Through Beyond Good & Evil, we are given the lesson that bigger map size doesn’t always equate to better gaming experience. Furthermore, the entire game can be played to its 100% completion within 12-14 hours, so it’s not a prolonged escapade by any means.
NPCs are people too
As I played the game and strolled through the world of Hillys, I became so immersed because of the use of level design, audio and even the NPCs. Correction, especially the NPCs. Even though Jade (controlled by you) passed by them nonchalantly, you will notice that they have their own distinct personalities. With time, you will be able to pick them out by their voices and/or their textures. Yes, they have very minimal dialogue compared to the main characters, but it is nothing if not absolutely intriguing. The NPCs talk about events that are currently happening in Hillys, and it gradually changes as Jade completes ‘world-changing’ tasks.
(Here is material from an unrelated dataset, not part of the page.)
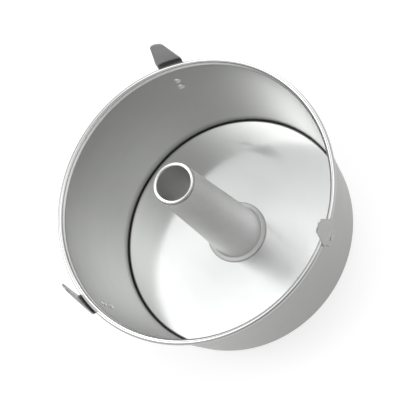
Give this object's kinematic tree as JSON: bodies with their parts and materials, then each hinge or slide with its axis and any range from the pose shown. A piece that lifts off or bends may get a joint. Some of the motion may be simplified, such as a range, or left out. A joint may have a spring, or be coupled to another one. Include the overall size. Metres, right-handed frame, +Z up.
{
  "type": "angel food cake pan",
  "caption": "Tapered round tube pan with a rolled rim, cooling feet riveted to its wall, and a base with a tall centre tube that lifts out.",
  "frame": {"origin": "on the pan's axis, at the height of the surface that the pan stands on", "axes": "+Z up along the pan's axis, +X through the first cooling foot"},
  "size_m": [0.2588, 0.256, 0.1509],
  "materials": {
    "wall": "spun, satin",
    "plate": "spun, polished",
    "tube": "drawn, satin",
    "feet": "rolled, satin",
    "rivets": "bright"
  },
  "bodies": {
    "pan": {"pan_wall": "wall", "foot_1": "feet", "foot_2": "feet", "foot_3": "feet", "rivet_1_upper": "rivets", "rivet_1_lower": "rivets", "rivet_2_upper": "rivets", "rivet_2_lower": "rivets", "rivet_3_upper": "rivets", "rivet_3_lower": "rivets"},
    "base": {"base_plate": "plate", "centre_tube": "tube"}
  },
  "joints": [
    {"name": "base_lift", "type": "slide", "parent": "pan", "child": "base", "axis": [0, 0, 1], "range_m": [0, 0.15]}
  ]
}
It’s evident that there’s a certain level of apprehension between these conversations. Just like in the real world, different civilians voice contrasting opinions along with their own experiences, which informs the player about select events by allowing them to fill in the gaps.
Beloved (Underdog) Heroes
Since Jade is a reporter, the game encourages the player to photograph ‘crucial evidence’. The photos that you take are then revealed to the public in order to enlighten, inform and strengthen their spirits even in this time of oppression. I believe that this was a very nice touch. I remember the first time I played through the game and I saw one of my photographs on the big screens across the town. It felt like many of the story developments that occurred afterwards were something I truly achieved.
Along with her human-pig-hybrid adoptive uncle Pey’j (and halfway through the game we are met with Double H), Jade tries and gets by while taking care of orphans. However she becomes involved in the knowledge that the militaristic force called the Alpha Sections may have more intentions. These intentions might be deeper and more sinister than just protecting the civilians of Hillys.
The planet is being overwhelmed by an evil alien race known as the DomZ, all of whom have no sympathy towards innocent Hillyans. This is where Jade and her green lipstick (FYI I think this is the reason I am an avid make-up user to this day) does what she does best: take pictures. And take pictures is what we do, from taking snaps of shark hybrids playing the Disk Game to the DomZ Cyclops monster who wanted to eat Pey’j. There really isn’t much that we can’t document with our trusty camera.
If you have played Beyond Good & Evil before, then you know that it’s a unique game in itself. If you haven’t, I would seriously recommend you start playing it. You will be met with exploring, racing, and conversing with NPCs. The commendably ample story locations also mean that there will be enough to keep you absorbed for hours. You’re welcome, newbies.
In addition to this, the game doesn’t pack on pieces of information on top of each other. Therefore it won’t let you become lost in what’s happening and what you’re supposed to be doing. You will not forget the main storyline as you play it which is a gift. There have been far too many games 14 years ago and today that will make your head spin with plots. Just as you think that you’re getting bored, you become sucked into the abyss of adventure once again.
We can’t forget that Beyond Good & Evil was released on PS2 platform, and these titles are old compared to PS4 and Xbox One. Admittedly the game generally suffers from stiff controls and awkward camera angles at times. However it’s nothing too unpleasant and it adds to the originality of the game. There are also minor nuisances such as heavy movement and irritating perspectives during stealth segments. Having said that, this could be why the game was gradually forgotten. It could also have been because time desensitizes everything. Video games are most definitely not an exception to this.
Fingers crossed for the sequel!
In conclusion, Beyond Good & Evil feels as good to play now as it did 14 years ago. It teaches us of an underdog who got help from other underdogs. They freed the people they love within the planet that they called home. Old games such as this should never be forgotten. Furthermore, game developers would be making a wise decision if they looked over these sorts of games from time to time. Whether it be for inspiration or assurance that originality can never go out of style if used the right way, Beyond Good & Evil gave us an experience that was fresh and emotional.